The painting is Michael Morris’ The Problem of Nothing, 1966.

Be like me. Do the best poetry crawl of 2010 (so far). There are three events: 1pm, a talk with the remarkable American poet, Charles Bernstein (you will never hear another poet like this); 3pm, a curatorial talk by Vancouver author Michael Turner for his new gallery show at SFU called to show, to give, to make it be there: Expanded Literary Practices in Vancouver: 1954-1969; 6-8pm follow everything up with an afterparty for the show at Vancouver artist Geoffrey Farmer's amazing project space, Every Letter in the Alphabet, on Powell street at Victoria. Walked by it last night on the way to the beer and wine. Look for the dream machine in the window. Don't miss it.
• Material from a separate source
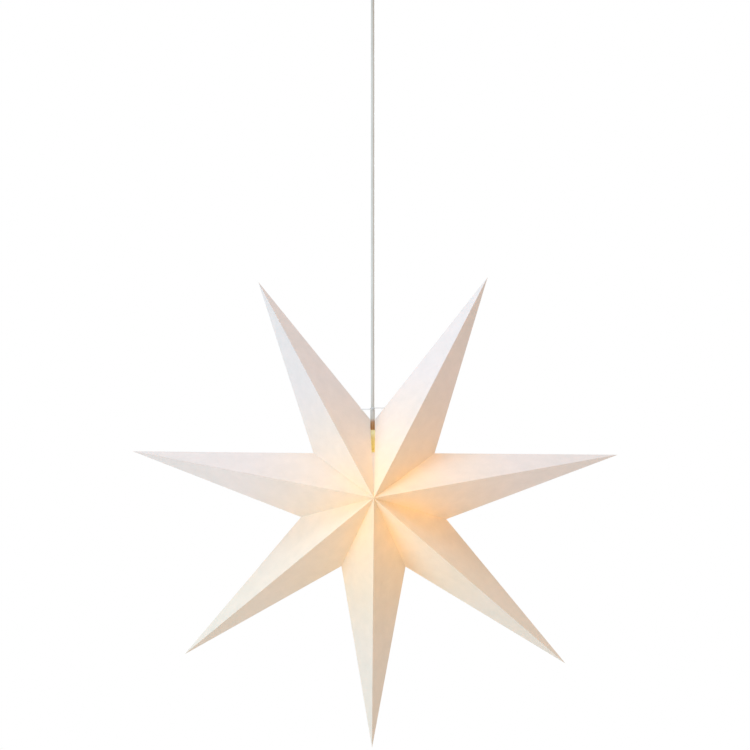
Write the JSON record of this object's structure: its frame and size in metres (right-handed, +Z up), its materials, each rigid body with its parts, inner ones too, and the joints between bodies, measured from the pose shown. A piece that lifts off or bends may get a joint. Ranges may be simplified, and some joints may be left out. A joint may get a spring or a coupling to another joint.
{
  "type": "paper star pendant lamp",
  "caption": "Hollow folded-card star with seven points, lit from inside, hung by a spring wire and a round cord from a ceiling cup.",
  "frame": {"origin": "on the ceiling plane at the cord's axis, the middle of the bracket's top face", "axes": "+Z up into the ceiling, the star's face looks along -Y, +X to the viewer's right"},
  "size_m": [0.6994, 0.18, 1.1499],
  "materials": {
    "star_card": "matt folded card, lets lamp light through",
    "white_cord": "smooth round white sheath",
    "white_enamel": "satin white enamel",
    "white_plastic": "moulded, slightly glossy",
    "zinc_steel": "zinc plated",
    "spring_steel": "drawn spring wire",
    "brass": "turned",
    "nickel_brass": "nickel plated",
    "ceramic": "unglazed",
    "opal_glass": "opal",
    "clear_glass": "clear",
    "black_glass": "glossy",
    "light_strip": "phosphor",
    "brown_insulation": "smooth",
    "blue_insulation": "smooth"
  },
  "bodies": {
    "ceiling_rose": {"ceiling_bracket": "zinc_steel", "ceiling_cup": "white_enamel", "cup_screws": "zinc_steel", "terminal_block": "white_plastic", "terminal_tubes": "brass", "terminal_screws": "zinc_steel", "block_screw": "zinc_steel", "cord_grip": "white_plastic", "grip_screw": "white_plastic", "grip_locknut": "zinc_steel", "cord_tail": "white_cord", "conductor_brown_top": "brown_insulation", "conductor_blue_top": "blue_insulation"},
    "cord_bend": {"cord_bend": "white_cord"},
    "lampholder": {"pendant_cord": "white_cord", "conductor_brown_low": "brown_insulation", "conductor_blue_low": "blue_insulation", "strain_sleeve": "white_cord", "holder_cap": "white_plastic", "holder_skirt": "white_plastic", "contact_carrier": "ceramic", "carrier_screws": "zinc_steel", "screw_shell": "brass", "centre_contact": "brass", "cord_collar": "white_plastic", "collar_screw": "white_plastic"},
    "bulb": {"bulb_glass": "opal_glass", "bulb_screw_cap": "nickel_brass", "bulb_insulator": "black_glass", "bulb_contact": "brass", "bulb_stem": "clear_glass", "bulb_filaments": "light_strip"},
    "hanger": {"hanger_wire": "spring_steel"},
    "shade": {"point_upper_left": "star_card", "point_left": "star_card", "point_lower_left": "star_card", "point_bottom": "star_card", "point_lower_right": "star_card", "point_right": "star_card", "point_upper_right": "star_card", "seam_strip_front": "star_card", "seam_strip_back": "star_card"}
  },
  "joints": [
    {"name": "swing_front_back", "type": "hinge", "parent": "ceiling_rose", "child": "cord_bend", "pos_m": [0, 0, -0.055], "axis": [1, 0, 0], "range_deg": [-20, 20]},
    {"name": "swing_sideways", "type": "hinge", "parent": "cord_bend", "child": "lampholder", "pos_m": [0, 0, -0.055], "axis": [0, 1, 0], "range_deg": [-20, 20]},
    {"name": "star_swivel", "type": "hinge", "parent": "lampholder", "child": "hanger", "pos_m": [0, 0, -0.6632], "axis": [0, 0, 1], "continuous": true},
    {"name": "star_tilt", "type": "hinge", "parent": "hanger", "child": "shade", "pos_m": [0, 0, -0.66315], "axis": [1, 0, 0], "range_deg": [-5, 5]},
    {"name": "bulb_out", "type": "slide", "parent": "lampholder", "child": "bulb", "axis": [0, 0, -1], "range_m": [0, 0.028]}
  ]
}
Here is the info for all the events. Get in your cars/on the bus/on a bike and just GO.

1: SATURDAY, JANUARY 9, 2010 1pm: CHARLES BERNSTEIN: Is Art Criticism 50 Years Behind Poetry? Or Aren't You the Kind that Tells? (Introduced by Jacqueline Turner) at ARTSPEAK 233 Carrall Street, Vancouver.

2: SATURDAY, JANUARY 9, 2010 3pm: OPENING OF “to show, to give, to make it be there”: Expanded Literary Practices in Vancouver: 1954-1969. Where: Simon Fraser University Gallery, Burnaby – the Gallery is in the south side of the AQ in room AQ 3004 – one level below the pond, one above the main mall outside the Library. The opening is 2PM-5PM, with a 3PM tour

3: SATURDAY, JANUARY 9, 2010 6-8pm: after-party for “to show, to give, to make it be there” at Geoffrey Farmer's project space, Every Letter of the Alphabet, located at 1875 Powell Street (at Victoria Drive) 6PM-8PM. All are welcome.

Friday, January 1, 2010

God of Missed Connections at the Malahat Review

Here's a blurb from a review by Mitchell Parry of the Malahat Review. Refreshingly, you won't find the whole thing online. You'll have to subscribe for which you will receive an actual literary journal in the actual mail.

"There's a confident, edgy humour throughout [this] collection, in spite of the darkness of the subject matter...Bachinsky balances the tone precicely. Her control over form—and her willingness to bend form when necessary—ultimately make God of Missed Connections a deeply moving and tremendously satisfying read."

You'll also find new poems by George Elliott Clarke, Jan Zwicky, Barbara Nickel, and lots of others, as well as reviews of newly released works by Margaret Avison, Robert Bringhurst, David Zieroth, Barry Dempster, and others.